PROVIDED ENTRIES:
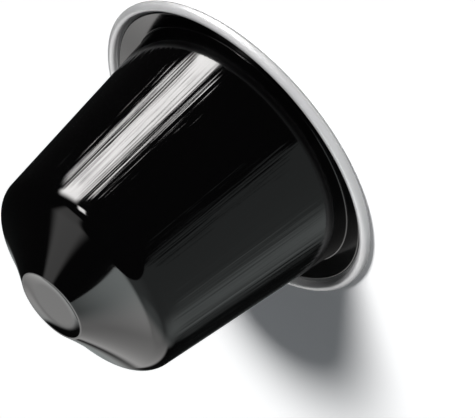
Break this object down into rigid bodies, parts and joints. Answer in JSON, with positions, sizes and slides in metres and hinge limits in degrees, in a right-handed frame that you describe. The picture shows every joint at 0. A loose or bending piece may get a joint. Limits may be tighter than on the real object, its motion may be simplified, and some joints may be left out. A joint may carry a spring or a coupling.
{
  "type": "coffee pod",
  "caption": "Sealed aluminium coffee pod: tapered drawn cup with a rolled rim, dished nose and flat foil lid.",
  "frame": {"origin": "centre of the flat face that the pod stands on, which is the outside of the foil lid", "axes": "+Z along the pod's axis from the lid to the nose; the pod is round, so X and Y are free"},
  "size_m": [0.037, 0.037, 0.028],
  "materials": {
    "black_lacquer": "gloss black lacquer on drawn aluminium, with fine drawing lines along the wall",
    "lid_foil": "bare satin foil",
    "rim_metal": "bare satin sheet on the rolled edge"
  },
  "bodies": {
    "root": {"capsule_body": "black_lacquer", "lid_membrane": "lid_foil"}
  },
  "joints": []
}
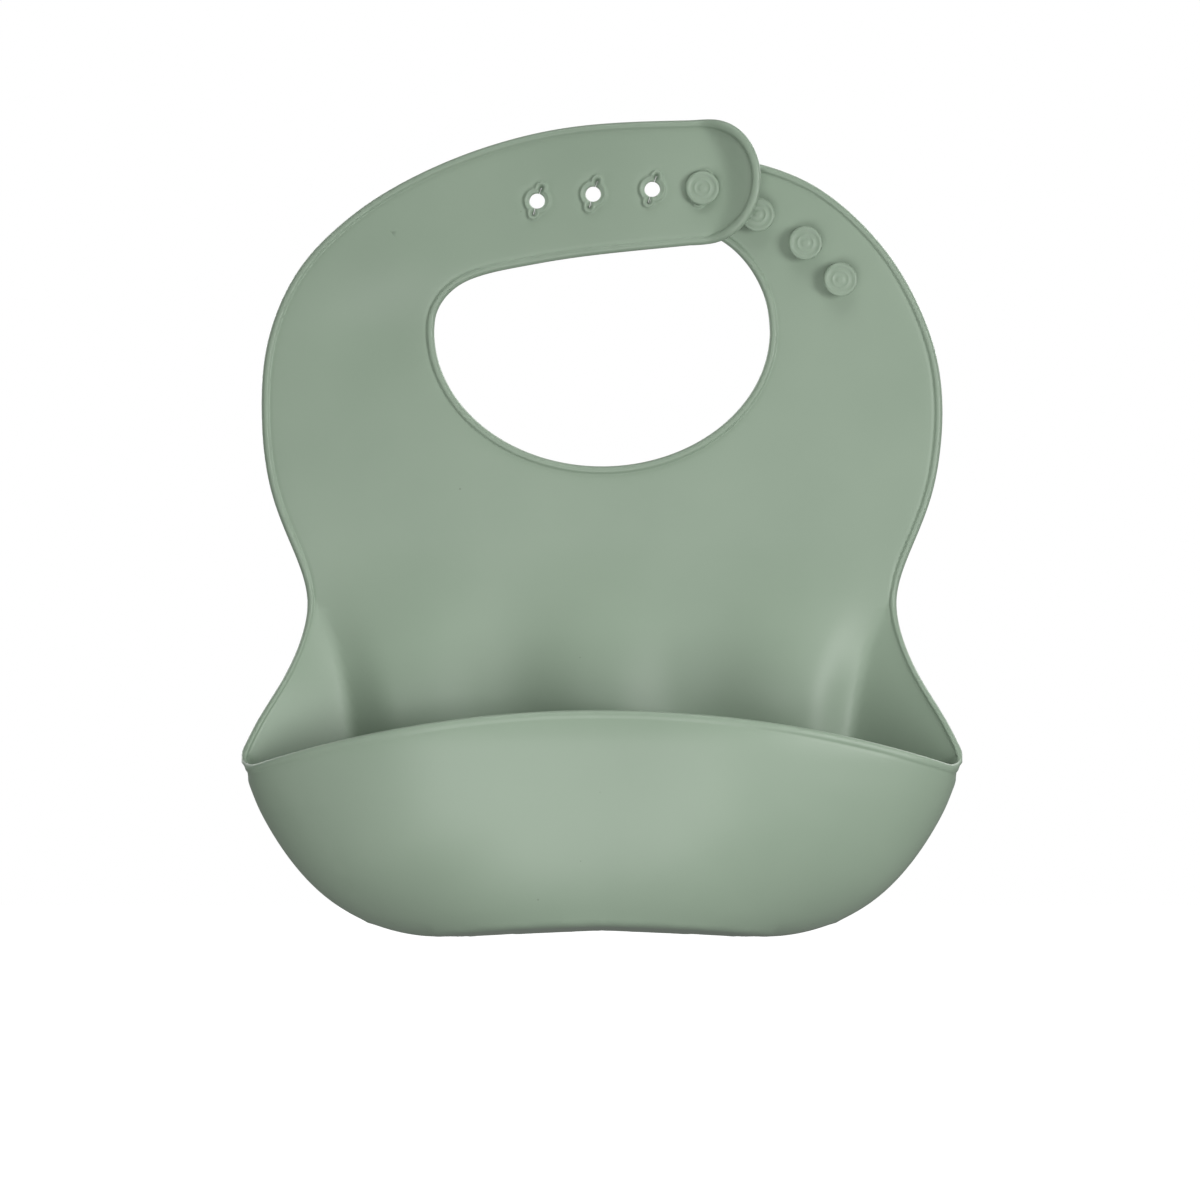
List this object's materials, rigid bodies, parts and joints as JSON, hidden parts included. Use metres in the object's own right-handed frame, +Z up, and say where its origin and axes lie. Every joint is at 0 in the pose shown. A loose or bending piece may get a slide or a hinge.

TO BE DONE: From the records above, extract every entry verbatim.

EXERCISE ANSWER:
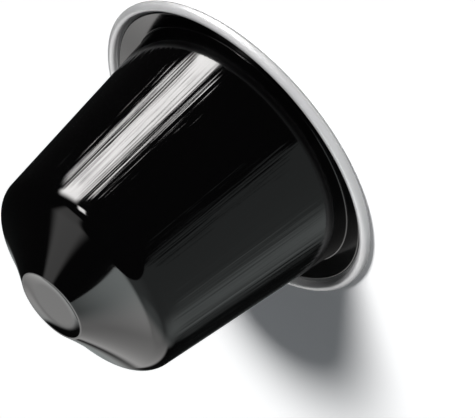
Break this object down into rigid bodies, parts and joints. Answer in JSON, with positions, sizes and slides in metres and hinge limits in degrees, in a right-handed frame that you describe. The picture shows every joint at 0. A loose or bending piece may get a joint. Limits may be tighter than on the real object, its motion may be simplified, and some joints may be left out. A joint may carry a spring or a coupling.
{
  "type": "coffee pod",
  "caption": "Sealed aluminium coffee pod: tapered drawn cup with a rolled rim, dished nose and flat foil lid.",
  "frame": {"origin": "centre of the flat face that the pod stands on, which is the outside of the foil lid", "axes": "+Z along the pod's axis from the lid to the nose; the pod is round, so X and Y are free"},
  "size_m": [0.037, 0.037, 0.028],
  "materials": {
    "black_lacquer": "gloss black lacquer on drawn aluminium, with fine drawing lines along the wall",
    "lid_foil": "bare satin foil",
    "rim_metal": "bare satin sheet on the rolled edge"
  },
  "bodies": {
    "root": {"capsule_body": "black_lacquer", "lid_membrane": "lid_foil"}
  },
  "joints": []
}
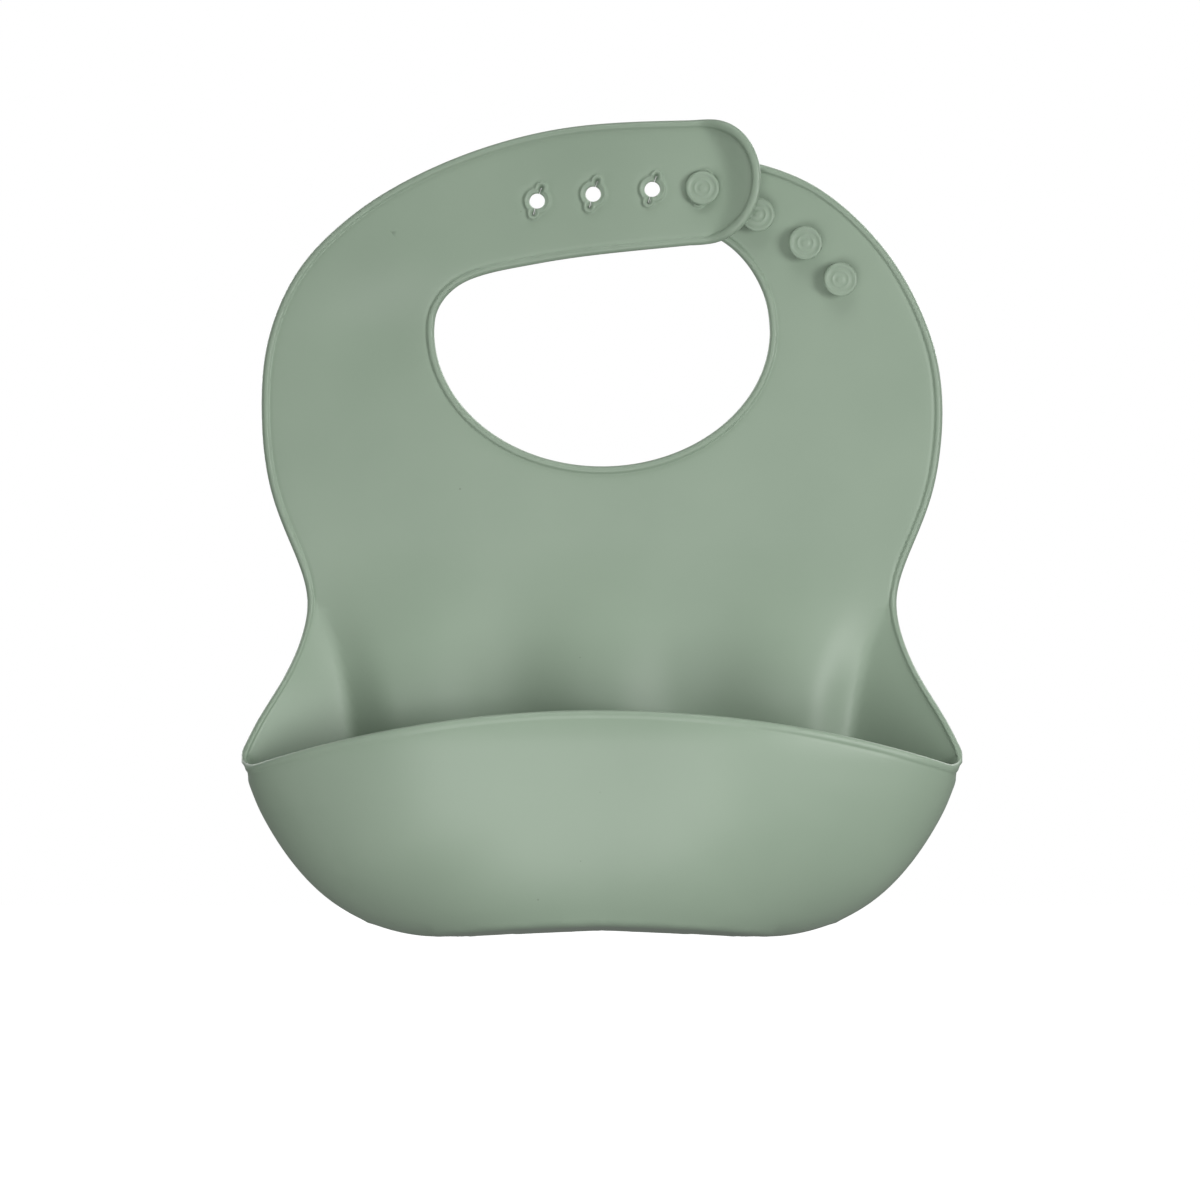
List this object's materials, rigid bodies, parts and joints as JSON, hidden parts included. Use metres in the object's own right-handed frame, +Z up, and say where its origin and axes lie. Every joint is at 0 in the pose shown. A loose or bending piece may get a slide or a hinge.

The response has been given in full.